Updated: Feb 2, 2022

CCHO is celebrating 50 years of ministry! Throughout 2019, we will be sharing stories of the lives that have been forever changed by the work God has done through our family of ministries (CCHO, Encourage Foster Care and Encompass Christian Counseling). We hope you will enjoy story #3, courtesy of Encourage Foster Care, from our 50 Stories for 50 Years of Ministry series.


It’s not easy being a foster parent. In fact, many foster parents would say opening their hearts and homes to children in need is the hardest thing they’ve ever done.

Gwyn would agree. When she took in a terrified four-year-old boy and his baby sister nearly five years ago, Gwyn’s whole world was turned upside down. The siblings’ two-year-old brother had just died as the result of suspicious injuries allegedly inflicted by their mother’s boyfriend. After months of praying over the beds in an empty room in her house, Gwyn watched God answer her prayers in an unexpected way.


The transition was incredibly difficult for everyone, especially early on. The little boy, who insists he also had been abused by “the bad guy,” bombarded Gwyn with questions, trying to figure out if he was finally safe. Fear and anxiety ruled him, and he wondered why he hadn’t died too. His anger sent him into intense “fight mode,” repeating the words and actions that he endured from his mother’s boyfriend.


Gwyn says she believed that God had placed this little boy and his baby sister into her home for a reason, and she knew she had to love them in return because “perfect love casts out fear” (1 John 4:18). “I couldn’t guard my heart if I was going to love them and give them what they needed,” she says. “I had to make them feel safe…. So I just said, ‘Okay, God, I’m going to love them while I have them. While they’re in the circle of my arms, my family, my home, you are giving them to me to invest, to love, to nurture, to do my best with.’”

Breakthroughs began to happen during the boy’s trauma-informed counseling, and six months later, he started praying that Gwyn would adopt his sister and him. That prayer was answered two years later.

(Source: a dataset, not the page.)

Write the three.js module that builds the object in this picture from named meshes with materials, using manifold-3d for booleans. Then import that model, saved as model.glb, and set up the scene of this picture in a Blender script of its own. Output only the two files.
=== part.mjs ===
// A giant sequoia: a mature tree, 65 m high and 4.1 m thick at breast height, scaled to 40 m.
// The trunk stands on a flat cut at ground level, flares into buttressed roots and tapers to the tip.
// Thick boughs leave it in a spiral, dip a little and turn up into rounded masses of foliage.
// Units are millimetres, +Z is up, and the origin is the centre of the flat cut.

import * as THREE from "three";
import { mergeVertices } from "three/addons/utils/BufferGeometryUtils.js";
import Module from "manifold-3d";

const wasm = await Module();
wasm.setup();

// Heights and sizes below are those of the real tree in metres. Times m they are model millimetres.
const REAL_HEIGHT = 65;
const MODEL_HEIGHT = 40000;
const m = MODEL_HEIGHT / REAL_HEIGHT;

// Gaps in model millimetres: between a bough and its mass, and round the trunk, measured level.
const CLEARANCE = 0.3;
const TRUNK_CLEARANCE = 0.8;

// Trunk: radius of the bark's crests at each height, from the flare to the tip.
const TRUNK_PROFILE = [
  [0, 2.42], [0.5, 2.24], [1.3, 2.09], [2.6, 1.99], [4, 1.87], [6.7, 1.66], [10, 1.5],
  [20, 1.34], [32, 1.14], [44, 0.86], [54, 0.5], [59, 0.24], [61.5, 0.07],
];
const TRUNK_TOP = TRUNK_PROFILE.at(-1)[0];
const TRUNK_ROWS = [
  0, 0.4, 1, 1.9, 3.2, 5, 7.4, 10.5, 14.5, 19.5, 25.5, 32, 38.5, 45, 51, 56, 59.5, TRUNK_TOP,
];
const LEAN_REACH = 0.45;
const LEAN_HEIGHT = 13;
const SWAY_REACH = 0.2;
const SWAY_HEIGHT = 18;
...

Today, the nine-year-old boy has a new name – Joshua, which he chose because he wanted to be as strong and courageous as the Joshua he learned about one day in Sunday school. He’s a big baseball fan who loves camping, fishing and riding his bike. “He’s just my outdoor kid that wants to go wander the woods all the time,” Gwyn says. And after starting this school year two full grades behind in his reading level, Josh has nearly caught up with the other kids in his class.


Meanwhile, Josh’s sister, Lena Rose, is now named after Gwyn’s grandmothers. While she tries to make sense of her big brother’s grief and anger, Lena hasn’t been as impacted by the traumatic events as Josh because she was so young when she was placed in Gwyn’s home. She loves reading and will be starting kindergarten next year. “Lena would swim every chance she gets,” Gwyn says. “She’d grow a tail if she could, so we love mermaids now.”

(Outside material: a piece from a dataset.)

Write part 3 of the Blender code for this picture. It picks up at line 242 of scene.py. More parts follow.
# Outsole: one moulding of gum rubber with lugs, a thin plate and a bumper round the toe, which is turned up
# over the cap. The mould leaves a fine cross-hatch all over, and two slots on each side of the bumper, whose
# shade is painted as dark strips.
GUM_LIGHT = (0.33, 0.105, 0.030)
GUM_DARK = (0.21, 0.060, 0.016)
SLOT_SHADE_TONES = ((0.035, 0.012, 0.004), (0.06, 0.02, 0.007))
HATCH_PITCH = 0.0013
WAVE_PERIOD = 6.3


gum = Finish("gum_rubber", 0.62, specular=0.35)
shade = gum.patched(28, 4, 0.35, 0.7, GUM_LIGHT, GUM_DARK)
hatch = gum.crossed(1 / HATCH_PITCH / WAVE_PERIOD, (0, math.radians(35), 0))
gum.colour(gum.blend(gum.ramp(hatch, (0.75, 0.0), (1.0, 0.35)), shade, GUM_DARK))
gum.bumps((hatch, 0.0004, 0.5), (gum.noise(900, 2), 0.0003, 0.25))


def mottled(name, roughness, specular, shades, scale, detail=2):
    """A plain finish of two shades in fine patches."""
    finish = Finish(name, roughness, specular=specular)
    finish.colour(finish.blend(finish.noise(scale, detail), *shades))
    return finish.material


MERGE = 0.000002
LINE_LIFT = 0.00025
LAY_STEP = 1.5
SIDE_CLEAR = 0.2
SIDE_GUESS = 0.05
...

While the initial trials and immediate turmoil have passed, Josh still has days when his emotions get the best of him. However, his overall progress, Gwyn says, is remarkable. He sometimes struggles understanding other people’s boundaries but he has become much more empathetic toward others.


“He definitely puts himself first,” Gwyn says, “but he’s able to recognize he’s doing it and he can come back and apologize (in those moments). I never saw that at all from him at first.”


In particular, Josh still wonders how “the bad guy” could do what he did. “I told him people can only do that if their empathy is broken,” Gwyn says. While Josh’s sense of empathy was damaged by what happened to him, Gwyn says she has explained to her son that they are rebuilding it. “I said…‘we’re teaching you to look at what is happening to others and how others feel, and you’re learning to care about other people.’ And that made sense (to him), and he took it and ran with it.”


Gwyn’s prayer for her children is that they would “love Jesus ridiculously,” that they would both grow up being incredibly strong and courageous, just like Josh’s namesake, while using their gifts to impact God’s Kingdom. As for herself, Gwyn has been reminded that God is big enough for everything she has faced, and that He will be big enough for anything she, Josh and Lena will face in the future.


When asked what advice she would give to herself at the beginning of this emotional five-year journey, Gwyn says, “Hold on tight because you’re in for a wild ride.” She pauses before adding, “It’ll be really hard, but it’ll be worth it. It’ll be worth it.”